Short problem: Quote every line below exactly as it reads.

Material:
------------------------------------------------------------

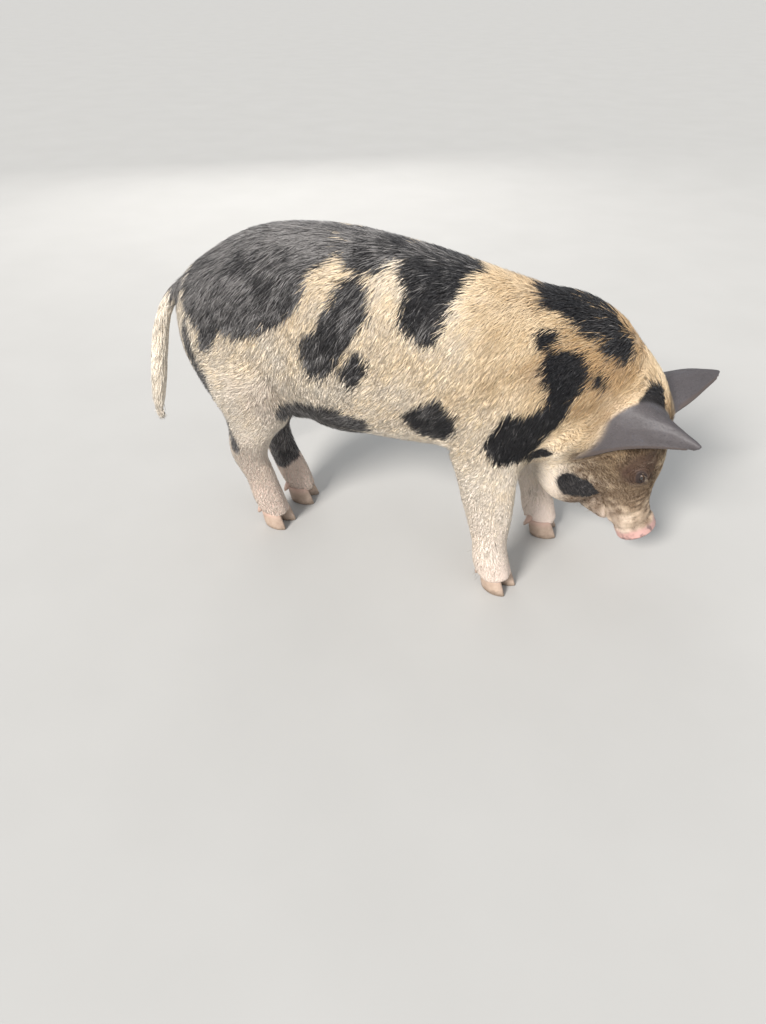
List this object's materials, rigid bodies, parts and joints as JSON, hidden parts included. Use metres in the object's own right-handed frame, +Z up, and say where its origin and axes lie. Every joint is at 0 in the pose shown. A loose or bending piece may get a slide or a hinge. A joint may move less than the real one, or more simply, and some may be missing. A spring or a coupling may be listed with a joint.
{
  "type": "life-size kunekune pig model",
  "caption": "Life-size still model of a kunekune pig, ginger and cream with black patches, standing on its four feet with its head lowered to feed.",
  "frame": {"origin": "middle of the animal's bounding box, on the floor that it stands on", "axes": "+X the way the pig faces, +Y its left side, +Z up"},
  "size_m": [1.1026, 0.3516, 0.6336],
  "materials": {
    "coat": "bristly ginger and cream hair with black patches, lying back and down",
    "face_coat": "short tan hair, banded with dark, over wrinkled skin",
    "ear_skin": "dark grey-brown skin with sparse short hair and a slight sheen",
    "snout_skin": "bare pink skin, slightly damp",
    "tail_hair": "long cream hair, black at the root",
    "hoof": "pink-tan horn, worn dull",
    "eye": "dark brown, wet gloss"
  },
  "bodies": {
    "root": {"trunk": "coat", "neck": "coat", "tail": "tail_hair", "upper_foreleg_right": "coat", "lower_foreleg_right": "coat", "claw_inner_foreleg_right": "hoof", "dewclaw_inner_foreleg_right": "hoof", "claw_outer_foreleg_right": "hoof", "dewclaw_outer_foreleg_right": "hoof", "upper_foreleg_left": "coat", "lower_foreleg_left": "coat", "claw_inner_foreleg_left": "hoof", "dewclaw_inner_foreleg_left": "hoof", "claw_outer_foreleg_left": "hoof", "dewclaw_outer_foreleg_left": "hoof", "thigh_right": "coat", "lower_hindleg_right": "coat", "claw_inner_hindleg_right": "hoof", "dewclaw_inner_hindleg_right": "hoof", "claw_outer_hindleg_right": "hoof", "dewclaw_outer_hindleg_right": "hoof", "thigh_left": "coat", "lower_hindleg_left": "coat", "claw_inner_hindleg_left": "hoof", "dewclaw_inner_hindleg_left": "hoof", "claw_outer_hindleg_left": "hoof", "dewclaw_outer_hindleg_left": "hoof", "head": "face_coat", "jaw": "face_coat", "eye_right": "eye", "eye_left": "eye", "snout": "snout_skin", "ear_right": "ear_skin", "ear_left": "ear_skin"}
  },
  "joints": []
}
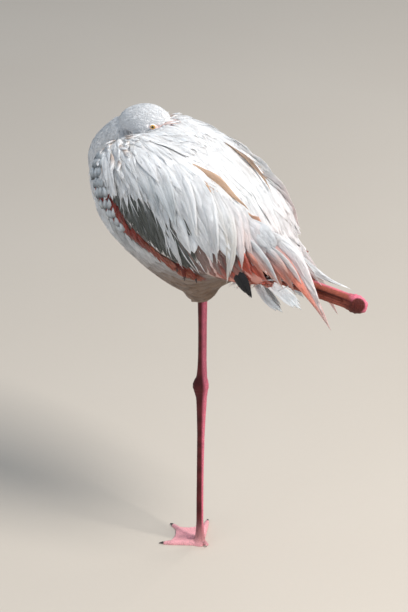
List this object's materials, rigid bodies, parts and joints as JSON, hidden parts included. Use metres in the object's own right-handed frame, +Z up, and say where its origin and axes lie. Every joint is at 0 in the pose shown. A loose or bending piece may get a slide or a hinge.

------------------------------------------------------------

Response to the task:
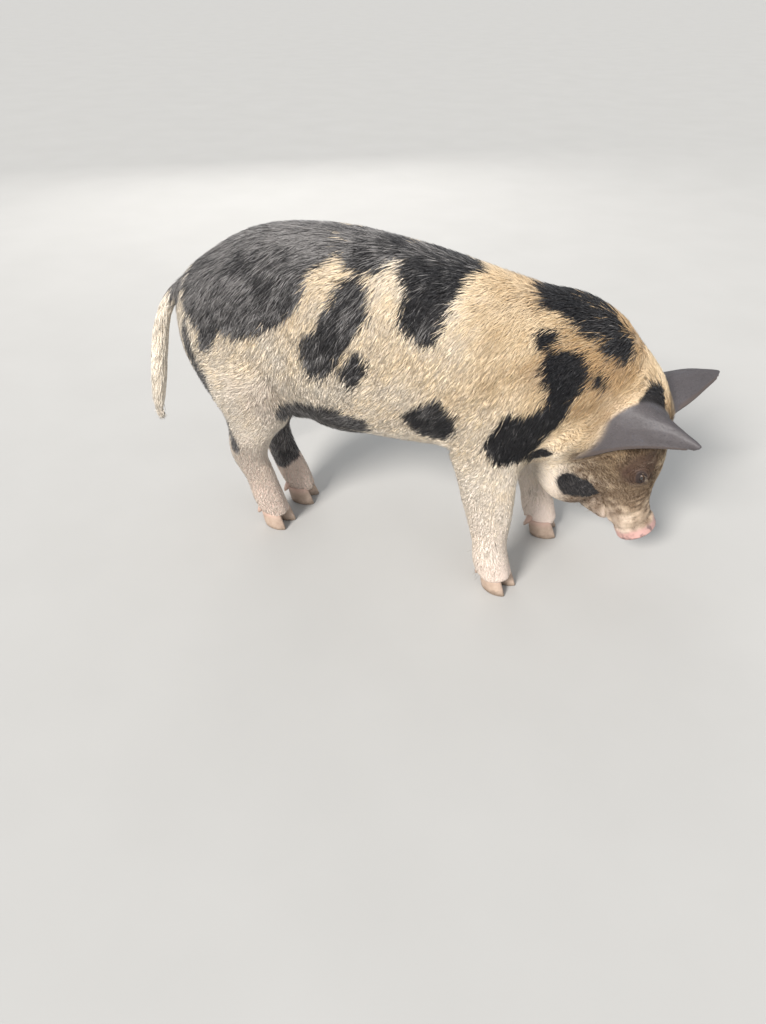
List this object's materials, rigid bodies, parts and joints as JSON, hidden parts included. Use metres in the object's own right-handed frame, +Z up, and say where its origin and axes lie. Every joint is at 0 in the pose shown. A loose or bending piece may get a slide or a hinge. A joint may move less than the real one, or more simply, and some may be missing. A spring or a coupling may be listed with a joint.
{
  "type": "life-size kunekune pig model",
  "caption": "Life-size still model of a kunekune pig, ginger and cream with black patches, standing on its four feet with its head lowered to feed.",
  "frame": {"origin": "middle of the animal's bounding box, on the floor that it stands on", "axes": "+X the way the pig faces, +Y its left side, +Z up"},
  "size_m": [1.1026, 0.3516, 0.6336],
  "materials": {
    "coat": "bristly ginger and cream hair with black patches, lying back and down",
    "face_coat": "short tan hair, banded with dark, over wrinkled skin",
    "ear_skin": "dark grey-brown skin with sparse short hair and a slight sheen",
    "snout_skin": "bare pink skin, slightly damp",
    "tail_hair": "long cream hair, black at the root",
    "hoof": "pink-tan horn, worn dull",
    "eye": "dark brown, wet gloss"
  },
  "bodies": {
    "root": {"trunk": "coat", "neck": "coat", "tail": "tail_hair", "upper_foreleg_right": "coat", "lower_foreleg_right": "coat", "claw_inner_foreleg_right": "hoof", "dewclaw_inner_foreleg_right": "hoof", "claw_outer_foreleg_right": "hoof", "dewclaw_outer_foreleg_right": "hoof", "upper_foreleg_left": "coat", "lower_foreleg_left": "coat", "claw_inner_foreleg_left": "hoof", "dewclaw_inner_foreleg_left": "hoof", "claw_outer_foreleg_left": "hoof", "dewclaw_outer_foreleg_left": "hoof", "thigh_right": "coat", "lower_hindleg_right": "coat", "claw_inner_hindleg_right": "hoof", "dewclaw_inner_hindleg_right": "hoof", "claw_outer_hindleg_right": "hoof", "dewclaw_outer_hindleg_right": "hoof", "thigh_left": "coat", "lower_hindleg_left": "coat", "claw_inner_hindleg_left": "hoof", "dewclaw_inner_hindleg_left": "hoof", "claw_outer_hindleg_left": "hoof", "dewclaw_outer_hindleg_left": "hoof", "head": "face_coat", "jaw": "face_coat", "eye_right": "eye", "eye_left": "eye", "snout": "snout_skin", "ear_right": "ear_skin", "ear_left": "ear_skin"}
  },
  "joints": []
}
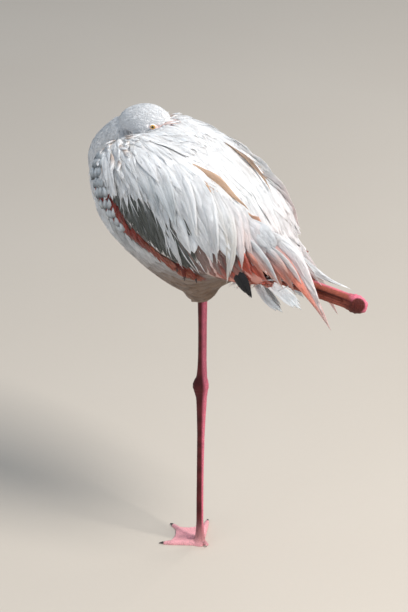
List this object's materials, rigid bodies, parts and joints as JSON, hidden parts included. Use metres in the object's own right-handed frame, +Z up, and say where its origin and axes lie. Every joint is at 0 in the pose shown. A loose or bending piece may get a slide or a hinge.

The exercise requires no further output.